The granary at Housesteads with the uninhabited English countryside beyond.
If there's something we missed that day, it was a trip to Milecastle 37 just to the west of Housesteads. We didn't know about it before we got there but I wish I had. It would have been worth the walk up the remains of the Wall to see how big one of these manned posts would have been. We probably would have rushed to fit it in but I think we could have made it. I would encourage anyone making this trip to take some extra time to make it to this spot.

I love historical travel; I try to make it a part of any trip whenever I can and I got a ton out of the few hours we spent at these two forts. I will never think of Hadrian's Wall the same way again.
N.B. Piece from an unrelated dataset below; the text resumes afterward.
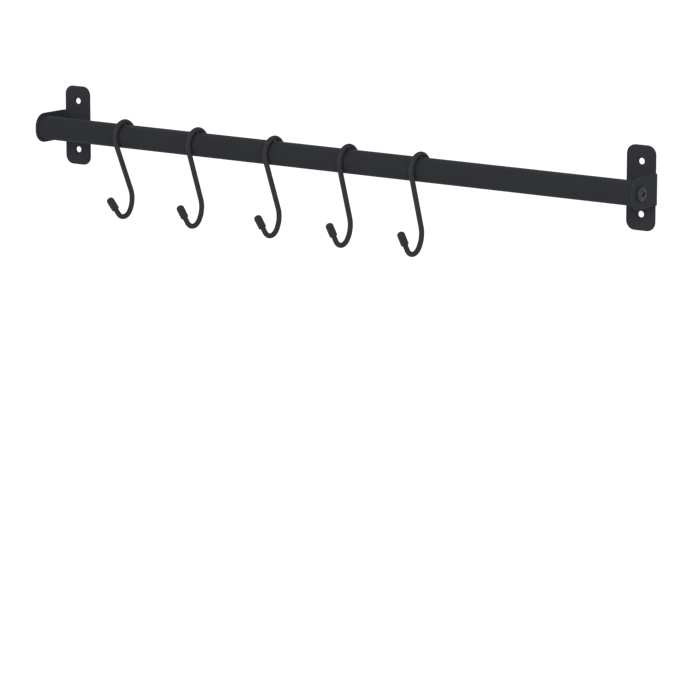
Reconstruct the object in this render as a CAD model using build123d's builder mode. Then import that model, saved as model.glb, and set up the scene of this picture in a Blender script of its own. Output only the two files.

I'm sure if I made some additional stops along the length of the Wall my appreciation would grow even more. I realize I just scratched the surface here but there's only so much time to travel unfortunately.

History and experiencing things in person are all well and good but the best part of this trip for me was that I was able to bring my dad with me. When I went away to college I stopped going on family vacations. Whether it was a matter of scheduling or availability or money or just preferring to hang out with friends, I haven't really traveled with my mom or dad much in the last 30 years. But the point of this trip to England was for the whole family to reconnect with those that are still in our homeland so it provided me with this opportunity.

I was a little surprised a couple of months ago to learn that Hadrian's Wall was a place my dad had always wanted to go but I was even more surprised I was able to talk him into coming with. But I'm so glad I did. I think we both got the history and a new appreciation for a little corner of the world so close to where our family is from. But more than that it was just great to spend an amazing day with one of the two people most responsible for showing me the value of travel. Thanks, dad, for going with. Where are we off to next? :)

Me and my dad at Housesteads; the first photo of this post is of us at Chesters. He looks cold. I look happy. He's faking. I'm not.
The beer that was calling to me in Newcastle. Good stuff!